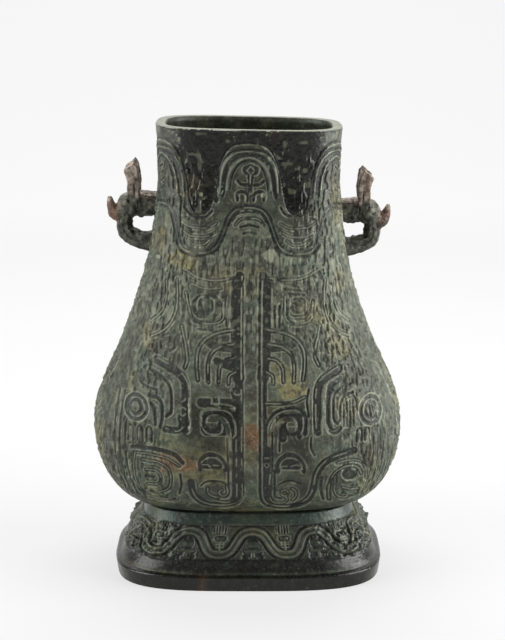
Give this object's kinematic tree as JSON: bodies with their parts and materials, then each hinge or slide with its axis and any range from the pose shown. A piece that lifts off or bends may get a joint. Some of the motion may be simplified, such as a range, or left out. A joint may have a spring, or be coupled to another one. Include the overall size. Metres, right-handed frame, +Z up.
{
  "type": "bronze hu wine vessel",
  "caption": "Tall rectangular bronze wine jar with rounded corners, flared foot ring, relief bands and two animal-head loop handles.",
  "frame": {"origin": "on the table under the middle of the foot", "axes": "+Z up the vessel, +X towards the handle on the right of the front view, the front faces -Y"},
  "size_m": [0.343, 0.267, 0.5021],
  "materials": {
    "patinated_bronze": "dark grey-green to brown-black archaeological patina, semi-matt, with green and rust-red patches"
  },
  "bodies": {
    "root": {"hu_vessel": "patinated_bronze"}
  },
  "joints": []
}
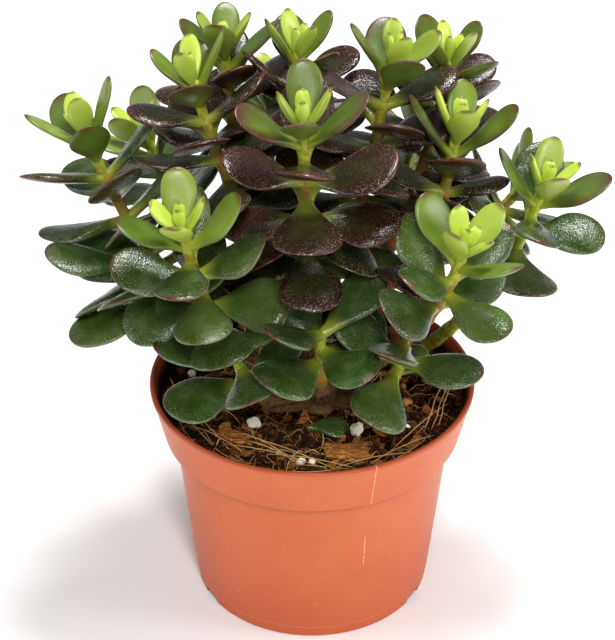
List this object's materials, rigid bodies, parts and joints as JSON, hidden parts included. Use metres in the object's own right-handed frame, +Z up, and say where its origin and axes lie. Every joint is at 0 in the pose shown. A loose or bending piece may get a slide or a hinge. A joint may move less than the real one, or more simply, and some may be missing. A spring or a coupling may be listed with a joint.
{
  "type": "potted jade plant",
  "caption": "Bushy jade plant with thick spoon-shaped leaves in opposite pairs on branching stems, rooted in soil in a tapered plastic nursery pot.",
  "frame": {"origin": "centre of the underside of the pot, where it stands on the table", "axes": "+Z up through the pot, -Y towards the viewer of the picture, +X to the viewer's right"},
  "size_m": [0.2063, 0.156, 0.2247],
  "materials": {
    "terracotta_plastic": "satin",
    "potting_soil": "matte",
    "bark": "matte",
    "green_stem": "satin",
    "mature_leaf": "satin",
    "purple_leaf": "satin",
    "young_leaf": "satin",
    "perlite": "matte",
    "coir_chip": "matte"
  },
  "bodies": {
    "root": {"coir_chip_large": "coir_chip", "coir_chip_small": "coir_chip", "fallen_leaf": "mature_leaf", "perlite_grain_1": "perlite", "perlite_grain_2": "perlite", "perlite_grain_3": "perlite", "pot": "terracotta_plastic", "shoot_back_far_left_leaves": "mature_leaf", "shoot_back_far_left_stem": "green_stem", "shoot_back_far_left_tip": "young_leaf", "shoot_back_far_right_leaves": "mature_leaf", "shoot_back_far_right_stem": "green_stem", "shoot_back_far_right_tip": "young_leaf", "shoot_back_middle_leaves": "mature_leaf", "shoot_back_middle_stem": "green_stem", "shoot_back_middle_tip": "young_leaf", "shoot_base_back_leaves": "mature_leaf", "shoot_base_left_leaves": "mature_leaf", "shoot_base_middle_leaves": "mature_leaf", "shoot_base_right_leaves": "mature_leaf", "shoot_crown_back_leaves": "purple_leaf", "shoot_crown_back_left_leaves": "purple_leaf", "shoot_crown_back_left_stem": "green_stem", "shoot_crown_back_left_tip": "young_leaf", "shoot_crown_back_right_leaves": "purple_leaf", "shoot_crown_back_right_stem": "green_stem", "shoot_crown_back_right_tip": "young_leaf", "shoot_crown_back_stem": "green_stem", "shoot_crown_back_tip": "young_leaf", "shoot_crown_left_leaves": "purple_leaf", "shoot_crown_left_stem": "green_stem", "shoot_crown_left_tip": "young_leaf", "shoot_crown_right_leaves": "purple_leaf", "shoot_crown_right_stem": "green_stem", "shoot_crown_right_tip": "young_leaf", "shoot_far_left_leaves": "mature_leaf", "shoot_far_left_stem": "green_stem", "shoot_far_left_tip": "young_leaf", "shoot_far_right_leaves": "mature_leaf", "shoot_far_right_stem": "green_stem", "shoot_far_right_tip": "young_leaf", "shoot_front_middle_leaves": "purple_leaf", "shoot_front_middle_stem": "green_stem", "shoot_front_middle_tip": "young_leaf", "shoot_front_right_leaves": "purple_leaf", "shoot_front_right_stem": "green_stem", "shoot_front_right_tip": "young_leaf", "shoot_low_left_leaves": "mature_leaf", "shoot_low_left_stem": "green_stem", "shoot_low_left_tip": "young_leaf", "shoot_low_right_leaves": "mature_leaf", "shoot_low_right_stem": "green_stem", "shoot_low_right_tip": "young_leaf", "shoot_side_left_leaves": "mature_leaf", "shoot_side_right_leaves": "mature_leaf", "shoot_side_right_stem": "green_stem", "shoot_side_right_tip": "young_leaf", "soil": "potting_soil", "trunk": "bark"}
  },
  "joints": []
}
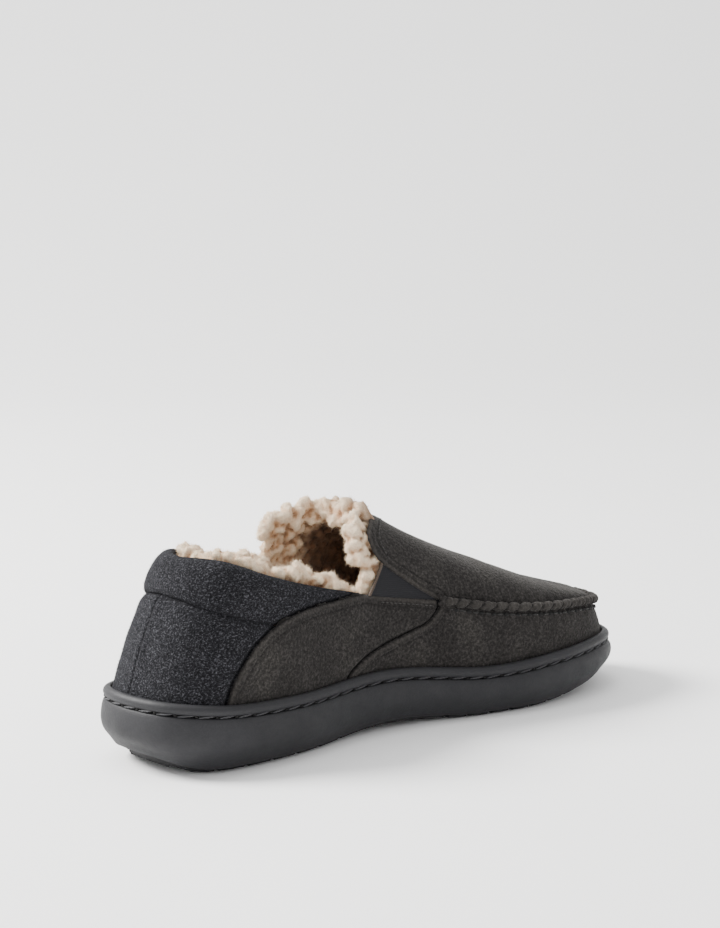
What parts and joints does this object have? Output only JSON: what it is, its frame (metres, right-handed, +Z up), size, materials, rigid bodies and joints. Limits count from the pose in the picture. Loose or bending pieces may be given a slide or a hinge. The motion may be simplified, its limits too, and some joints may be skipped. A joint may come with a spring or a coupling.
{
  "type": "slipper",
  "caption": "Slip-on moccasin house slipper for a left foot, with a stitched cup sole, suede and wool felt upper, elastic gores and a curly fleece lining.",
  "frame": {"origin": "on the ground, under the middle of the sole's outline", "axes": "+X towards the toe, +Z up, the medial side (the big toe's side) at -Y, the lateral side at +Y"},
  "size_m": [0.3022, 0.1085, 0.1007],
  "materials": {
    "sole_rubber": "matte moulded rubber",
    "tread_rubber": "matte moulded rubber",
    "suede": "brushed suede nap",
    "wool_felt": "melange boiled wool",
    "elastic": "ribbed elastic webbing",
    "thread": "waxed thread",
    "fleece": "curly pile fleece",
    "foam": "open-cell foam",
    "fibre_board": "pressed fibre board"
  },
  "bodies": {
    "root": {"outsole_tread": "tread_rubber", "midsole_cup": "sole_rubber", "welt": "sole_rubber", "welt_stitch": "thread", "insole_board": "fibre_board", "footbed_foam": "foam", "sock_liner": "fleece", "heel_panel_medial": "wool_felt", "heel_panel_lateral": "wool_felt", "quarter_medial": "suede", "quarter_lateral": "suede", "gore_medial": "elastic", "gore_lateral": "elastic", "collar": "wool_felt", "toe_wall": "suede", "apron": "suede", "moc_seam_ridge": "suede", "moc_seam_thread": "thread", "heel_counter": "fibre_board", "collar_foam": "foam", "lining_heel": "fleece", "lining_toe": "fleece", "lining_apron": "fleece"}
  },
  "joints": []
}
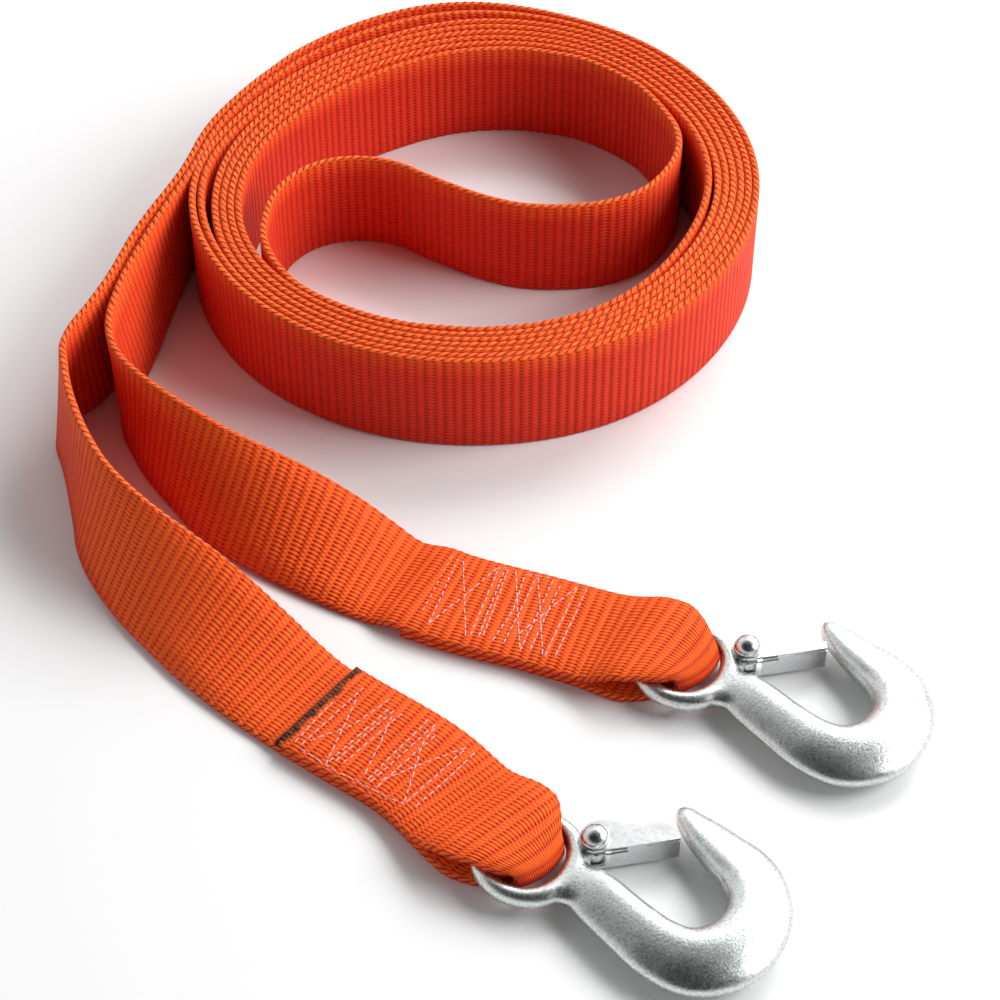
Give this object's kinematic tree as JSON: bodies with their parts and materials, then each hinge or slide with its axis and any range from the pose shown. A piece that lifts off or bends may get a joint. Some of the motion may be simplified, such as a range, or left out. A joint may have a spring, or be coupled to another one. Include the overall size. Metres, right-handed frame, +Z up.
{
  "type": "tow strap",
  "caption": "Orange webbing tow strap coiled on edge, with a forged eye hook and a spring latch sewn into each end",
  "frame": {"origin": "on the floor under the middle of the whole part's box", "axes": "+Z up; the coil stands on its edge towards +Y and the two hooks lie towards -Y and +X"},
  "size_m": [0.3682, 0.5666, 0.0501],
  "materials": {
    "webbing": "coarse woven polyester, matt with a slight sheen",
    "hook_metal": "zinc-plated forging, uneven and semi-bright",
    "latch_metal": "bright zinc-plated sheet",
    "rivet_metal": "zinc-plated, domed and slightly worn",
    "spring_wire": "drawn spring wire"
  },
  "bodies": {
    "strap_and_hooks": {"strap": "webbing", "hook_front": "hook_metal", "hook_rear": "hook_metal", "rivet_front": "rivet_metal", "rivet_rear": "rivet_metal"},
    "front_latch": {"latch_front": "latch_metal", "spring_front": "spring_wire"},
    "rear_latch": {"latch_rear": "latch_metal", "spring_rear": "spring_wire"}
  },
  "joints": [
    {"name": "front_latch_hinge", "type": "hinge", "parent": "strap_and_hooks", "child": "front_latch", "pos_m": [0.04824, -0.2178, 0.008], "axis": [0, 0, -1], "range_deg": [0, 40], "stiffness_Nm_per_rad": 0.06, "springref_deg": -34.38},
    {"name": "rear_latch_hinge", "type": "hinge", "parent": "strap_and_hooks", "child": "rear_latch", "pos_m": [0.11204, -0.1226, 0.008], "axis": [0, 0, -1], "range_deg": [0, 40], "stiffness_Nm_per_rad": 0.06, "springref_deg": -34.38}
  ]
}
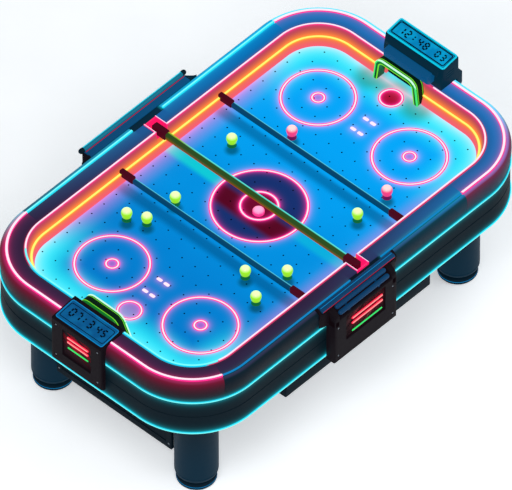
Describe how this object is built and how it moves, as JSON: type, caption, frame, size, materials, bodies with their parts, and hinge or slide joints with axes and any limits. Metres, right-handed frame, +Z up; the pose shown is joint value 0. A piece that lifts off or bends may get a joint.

########################################

▸ **What you are asked to do**
Wherever a line in the data above holds "picture", copy that line.

▸ **Expected output**
  "frame": {"origin": "centre of the underside of the pot, where it stands on the table", "axes": "+Z up through the pot, -Y towards the viewer of the picture, +X to the viewer's right"},
What parts and joints does this object have? Output only JSON: what it is, its frame (metres, right-handed, +Z up), size, materials, rigid bodies and joints. Limits count from the pose in the picture. Loose or bending pieces may be given a slide or a hinge. The motion may be simplified, its limits too, and some joints may be skipped. A joint may come with a spring or a coupling.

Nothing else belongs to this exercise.